A: What is the process behind the creation of your intricate self portraits?
C: Each self portrait is different. Some can take days, whereas others may take weeks of planning and preparation. All of my self portraits start life as a sketch, which will either be in the form of a line drawing or poetry. I often find that my portraits start life as snippets from my written poetry and I use that as the epicentre of the idea. From this point I will devise a colour palette – much like I would have done when I was painting – and I will research props, studio vs location and any other details, like flowers or SFX I might need.
A: You draw a lot on the themes of nature and femininity in your work, portraying these via both soft and more brutal imagery (pastel colours and leaves, faces covered in pins etc.). Why is this so important to you?
C: I have always been drawn to nature and its sometimes delicate beauty, battling against its often brutal and destructive power. I found myself drawn to the juxtaposition of this state with my own physical fragility against such forces and my outward strength. This turned into a wider exploration of femininity within nature.
A: How did the shift from painter to photographer happen, and do you still experiment with more than one medium?
C: The shift from painter to photographer was a change that seemed to naturally evolve over time. I used to plan my paintings through photography. I have always visualised with a cinematic mind and I loved the way I could capture abstract emotions through both paint and film. Over time I found my photography was starting to have a louder voice than my painting and I fell in love with the way I could translate feeling to visual. I still shoot with a painterly eye, and construct my photography the same way I did my paintings. Often my photography becomes sculptural or mixed media using paint and flowers to build my own eco systems.
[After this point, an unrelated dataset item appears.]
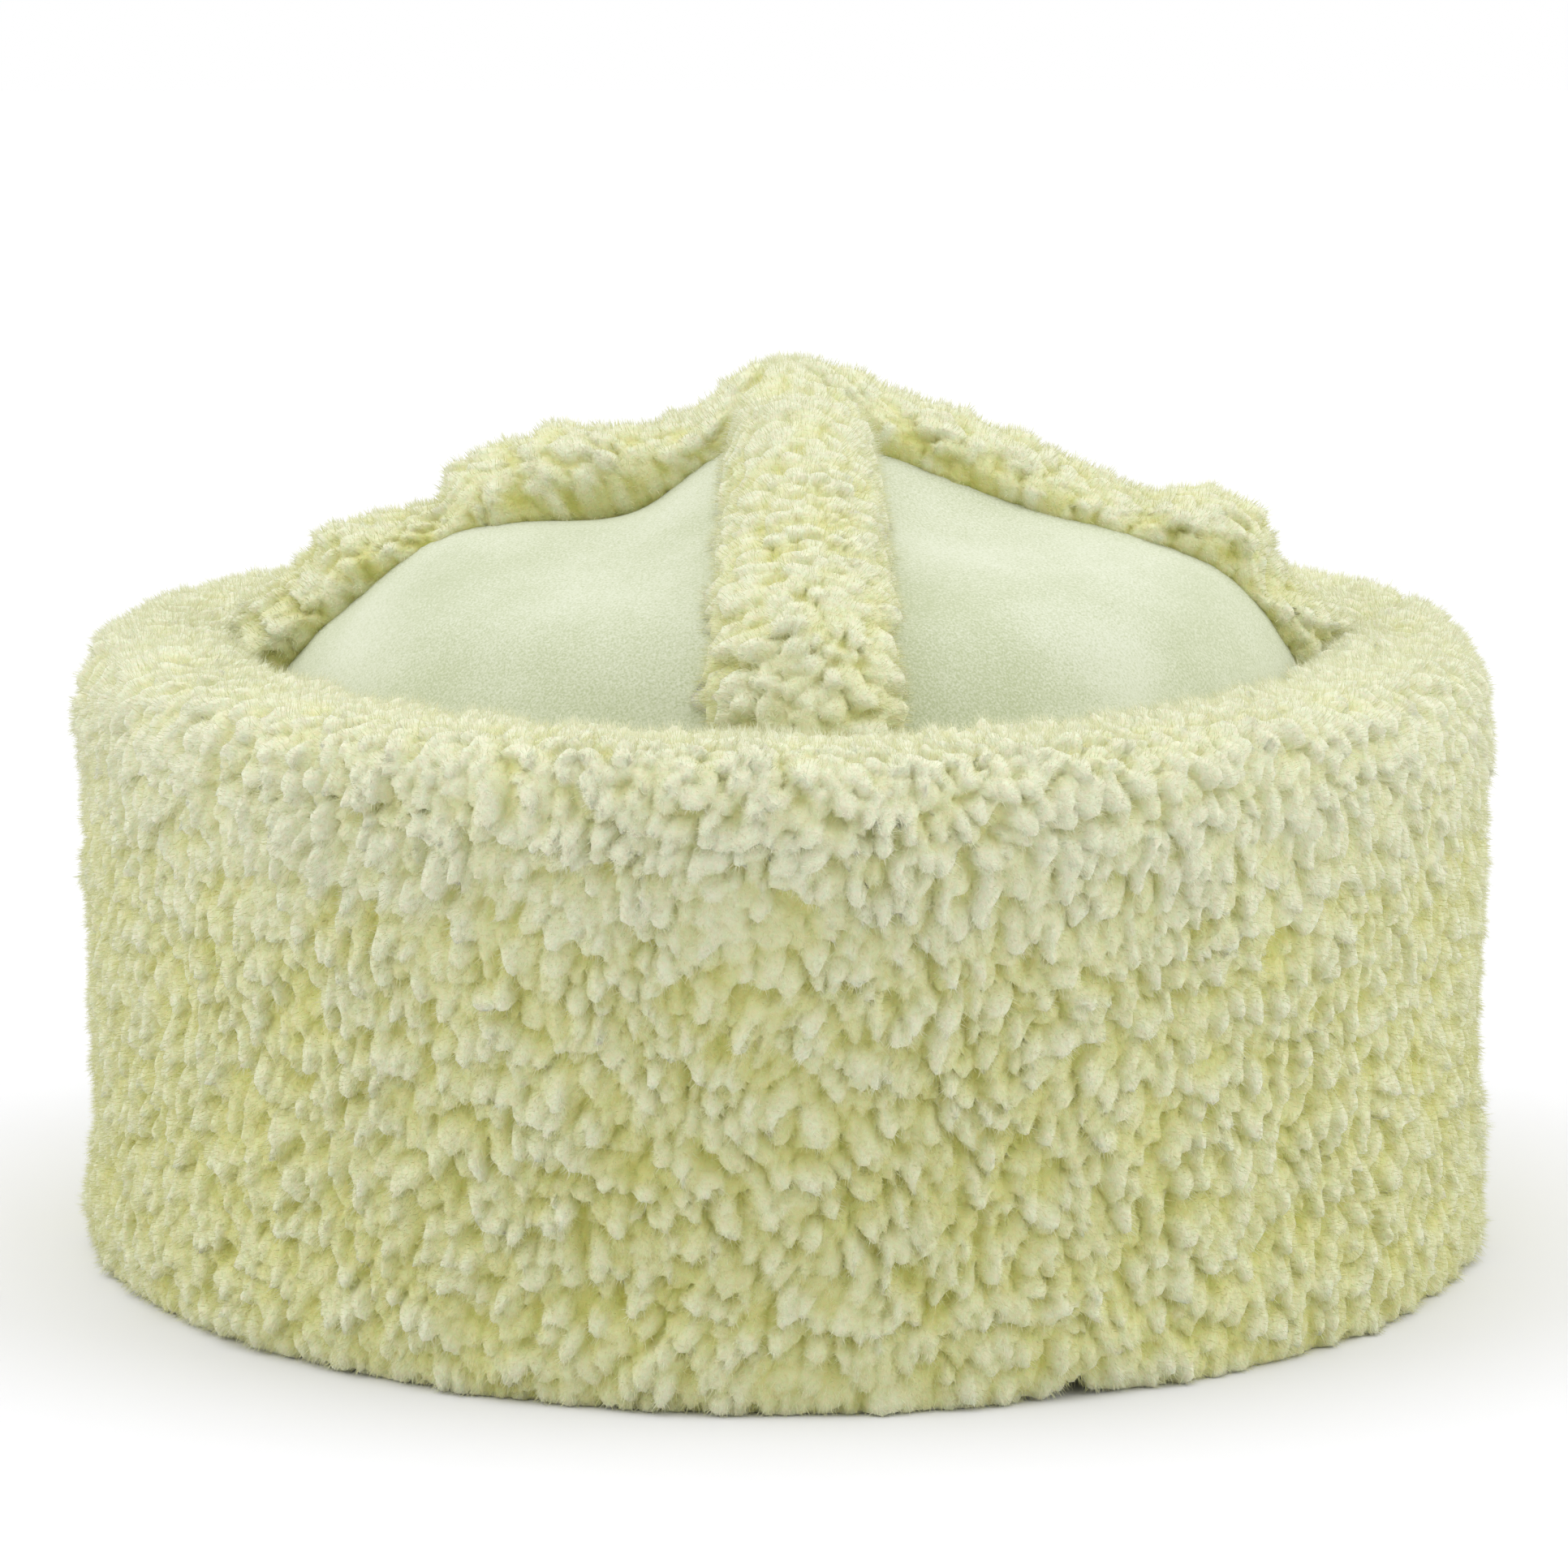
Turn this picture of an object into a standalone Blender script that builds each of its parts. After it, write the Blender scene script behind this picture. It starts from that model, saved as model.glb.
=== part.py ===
"""A shearling hat: four suede crown gores, a wool trim along each seam, and a deep wool band.

Metres, +Z up. The origin is the middle of the hem on the table, and the front of the hat faces -Y.
Left and right are as seen from the front. Azimuths are degrees from +X, counter-clockwise from above.
"""

import math
import random
from collections import namedtuple

import bpy
from mathutils import Vector

# Head opening and suede
OPENING_WIDTH = 0.181
PLAN_RATIO = 1.03
SUEDE_THICKNESS = 0.0025
SEAM_GAP = 0.0003
SEAT_GAP = 0.0003
TRIM_SEAT_GAP = 0.0008

# Band
BAND_HEIGHT = 0.1105
BAND_THICKNESS = 0.0325

# Crown
SHOULDER_BELOW_BAND = 0.0100
CROWN_RISE = 0.046
TIP_RADIUS = 0.0015
GORE_PITCH = 0.0071
GORE_COLUMNS = 8

# Seam trims
TRIM_WIDTH_AT_PEAK = 0.029
TRIM_WIDTH_AT_BAND = 0.033
TRIM_PILE = 0.0130
TRIM_PITCH = 0.0056
TRIM_COLUMNS = 8
TRIM_EDGE_SHARE = 0.30
TRIM_REACH_SHARE = 0.55

# Wool locks
LOCK_PITCH = 0.0071
LOCK_DEPTH = 0.0027
LOCK_SINK_SHARE = 0.30
LOCK_LEAN = 0.0020
LOCK_JITTER = 0.0011
LOCK_SEED = 7
TRIM_LOCK_SHARE = 0.75

SUEDE_COLOUR = (0.72, 0.83, 0.56)
SUEDE_ROUGHNESS = 0.9
WOOL_COLOUR = (0.80, 0.81, 0.58)
WOOL_ROUGHNESS = 1.0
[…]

A: Out of your collaborations and projects with other artists and brands, which has been your favourite project to date?
C: That’s such a hard question! I loved working with McQueens on BOTANICA – the flowers were otherworldly. But I think my favourite project from last year has to be for The Birmingham Royal Ballet; it was such a wonderful experience working with the talented choreographer Ruth Brill and brand director David Watson. Shooting the ballet dancers was a dream and then photographing all the live animals in the studio, including Dora the Wolf, was a challenging but rewarding experience.
A: If you could give some advice to yourself when you were first starting out as an artist, what would it be?
C: I think the biggest piece of advice I would give myself is ‘remember why!’. I know it sounds simple, but I think it’s the key to success and personal growth. We each have a unique voice and a passion for what drives us. I think along the way that can get lost or diluted by everything that’s going on around you. Whilst it’s super important to research and be aware of your peers and other voices, I think you have to work really had not to be distracted from your own path. Remember why you wanted to create in the first place, remember why you set out on this path and don’t listen too closely to all the noise, as you might loose your own voice. You are good enough and don’t need follow the crowd.
A: If you were unrestricted by limitations, what would be your dream project be?
C: I think one of my dream projects would be to art direct and shoot a fantasy Baroque Floral Banquet for Gucci.